Es scheint ein friedliches, unbeschwertes Leben im Einklang mit der Natur und den Traditionen zu sein, das Amra mit seiner Familie da führt. Doch es ist ein Leben, das bedroht ist. Internationale Konzerne wollen in der Steppe nach Gold schürfen, halten die Nomaden an, das Land gegen Entschädigungen zu verlassen. Einige haben das Angebot angenommen, andere arbeiten als illegale Bergarbeiter. Erdene aber wehrt sich gegen die Ausbeutung seines Landes. Doch dann geschieht ein tragischer Unfall und Arma muss einen Weg finden, mit seiner Trauer, seinen Träumen und auch seiner neuen Verantwortung für die Familie umzugehen. 

»Die Adern der Welt« ist das Spielfilmdebüt der 1971 in der Mongolei geborenen Regisseurin und Drehbuchautorin Byambasuren Davaa. Im Jahr 2000 war sie nach München gekommen und hatte dort an der Hochschule für Film und Fernsehen Dokumentarfilmregie studiert. Mit ihrer bezaubernden Doku »Die Geschichte vom weinenden Kamel« aus dem Jahr 2004 erhielt sie eine Nominierung für den Oscar. Schon darin beschäftigte sie sich mit den Traditionen ihrer Heimat. Nun sind es der Raubbau an ihrem Land und die Verdrängung der Nomaden. Es ist ein Aufschrei, eine Mahnung. 

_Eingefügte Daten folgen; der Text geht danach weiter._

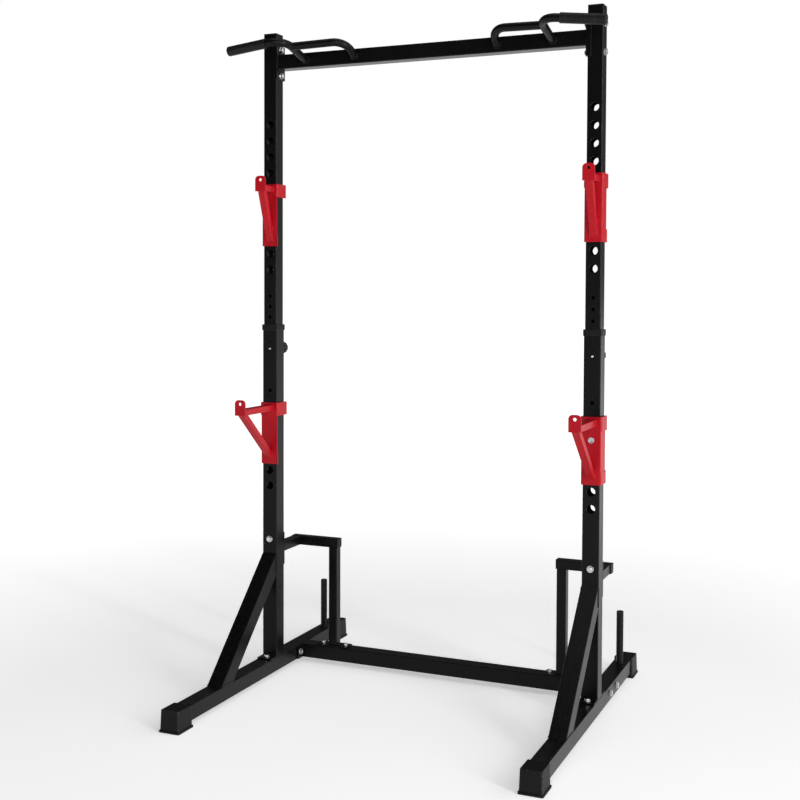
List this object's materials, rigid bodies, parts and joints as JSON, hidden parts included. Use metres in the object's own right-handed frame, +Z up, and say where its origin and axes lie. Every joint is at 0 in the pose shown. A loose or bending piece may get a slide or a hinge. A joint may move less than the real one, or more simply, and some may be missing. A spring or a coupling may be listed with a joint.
{
  "type": "adjustable squat rack",
  "caption": "Free-standing squat rack on two foot rails: telescopic uprights, crossbar with pull-up handles, red bar hooks and safety arms, rear stays and plate pegs.",
  "frame": {"origin": "on the floor, midway between the two foot rails and midway between the front and rear feet", "axes": "+X runs along the crossbar from the left upright to the right one, as seen from the front where the hooks are; +Y runs to the rear, where the cross tube is; +Z is up"},
  "size_m": [1.1812, 1.081, 2.0413],
  "materials": {
    "black_paint": "satin black powder coat",
    "red_paint": "semi-gloss red powder coat",
    "black_plastic": "fine moulded grain",
    "grip_rubber": "matt textured rubber sleeve",
    "zinc_plate": "bright zinc plate"
  },
  "bodies": {
    "base": {"left_foot_rail": "black_paint", "left_front_foot": "black_plastic", "left_rear_foot": "black_plastic", "left_lower_upright": "black_paint", "left_collar": "black_plastic", "left_front_brace": "black_paint", "left_stay_bracket": "black_paint", "left_stay_top_tube": "black_paint", "left_stay_post": "black_paint", "left_stay_outer_cap": "black_plastic", "left_stay_inner_cap": "black_plastic", "left_upright_bolt": "zinc_plate", "left_cross_tube_bolt_front": "zinc_plate", "left_cross_tube_bolt_rear": "zinc_plate", "left_weight_peg": "black_paint", "left_peg_cap": "black_plastic", "right_foot_rail": "black_paint", "right_front_foot": "black_plastic", "right_rear_foot": "black_plastic", "right_lower_upright": "black_paint", "right_collar": "black_plastic", "right_front_brace": "black_paint", "right_stay_bracket": "black_paint", "right_stay_top_tube": "black_paint", "right_stay_post": "black_paint", "right_stay_outer_cap": "black_plastic", "right_stay_inner_cap": "black_plastic", "right_upright_bolt": "zinc_plate", "right_cross_tube_bolt_front": "zinc_plate", "right_cross_tube_bolt_rear": "zinc_plate", "right_weight_peg": "black_paint", "right_peg_cap": "black_plastic", "rear_cross_tube": "black_paint"},
    "upper_frame": {"left_upper_upright": "black_paint", "left_upright_cap": "black_plastic", "left_pull_up_handle": "black_paint", "left_hand_grip": "grip_rubber", "left_crossbar_bolt_upper": "zinc_plate", "left_crossbar_bolt_lower": "zinc_plate", "right_upper_upright": "black_paint", "right_upright_cap": "black_plastic", "right_pull_up_handle": "black_paint", "right_hand_grip": "grip_rubber", "right_crossbar_bolt_upper": "zinc_plate", "right_crossbar_bolt_lower": "zinc_plate", "crossbar": "black_paint"},
    "left_height_lock": {"left_lock_pin": "zinc_plate", "left_lock_knob": "black_plastic"},
    "left_bar_hook": {"left_bar_hook": "red_paint", "left_bar_hook_pin": "zinc_plate"},
    "left_safety_arm": {"left_safety_arm": "red_paint", "left_safety_arm_pin": "zinc_plate"},
    "right_height_lock": {"right_lock_pin": "zinc_plate", "right_lock_knob": "black_plastic"},
    "right_bar_hook": {"right_bar_hook": "red_paint", "right_bar_hook_pin": "zinc_plate"},
    "right_safety_arm": {"right_safety_arm": "red_paint", "right_safety_arm_pin": "zinc_plate"}
  },
  "joints": [
    {"name": "height_slide", "type": "slide", "parent": "base", "child": "upper_frame", "axis": [0, 0, 1], "range_m": [0, 0.1332]},
    {"name": "left_lock_pull", "type": "slide", "parent": "base", "child": "left_height_lock", "axis": [0, 1, 0], "range_m": [0, 0.065]},
    {"name": "right_lock_pull", "type": "slide", "parent": "base", "child": "right_height_lock", "axis": [0, 1, 0], "range_m": [0, 0.065]},
    {"name": "left_bar_hook_pull", "type": "slide", "parent": "upper_frame", "child": "left_bar_hook", "axis": [0, -1, 0], "range_m": [0, 0.075]},
    {"name": "right_bar_hook_pull", "type": "slide", "parent": "upper_frame", "child": "right_bar_hook", "axis": [0, -1, 0], "range_m": [0, 0.075]},
    {"name": "left_safety_arm_pull", "type": "slide", "parent": "base", "child": "left_safety_arm", "axis": [0, -1, 0], "range_m": [0, 0.08]},
    {"name": "right_safety_arm_pull", "type": "slide", "parent": "base", "child": "right_safety_arm", "axis": [0, -1, 0], "range_m": [0, 0.08]}
  ]
}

Dafür schlägt die Filmemacherin einen sanften, unaufgeregten Ton an, den Kameramann Talal Khoury in Bildern voller poetischer Schönheit überträgt. In langen Einstellungen fängt er die Natur mit ihren Bewohnern ein. Das schönste Bild ist wohl jenes, das Amra und seine Mutter zeigt, der Blick aus der Dunkelheit der Jurte auf die beiden, Amra in Schuluniform, Zaya in traditioneller Tracht, im Hintergrund die zartgrüne Landschaft mit blassblauem Himmel. Ein Bild, das Amras Konflikte wunderschön schmerzhaft einfängt.

Doch zu allererst erzählt die deutsch-mongolische Koproduktion, manchmal ein wenig zu bedeutungsschwer und schablonenhaft, vom Alltag eines Zwölfjährigen, der in Teilen so ganz anders und dann doch wieder dem Bild europäischer Jugendlicher sehr ähnlich ist. Er eröffnet einen Blick in eine ferne Lebenswirklichkeit und sensibilisiert für den Umgang mit anderen Kulturen und deren Lebenswelten.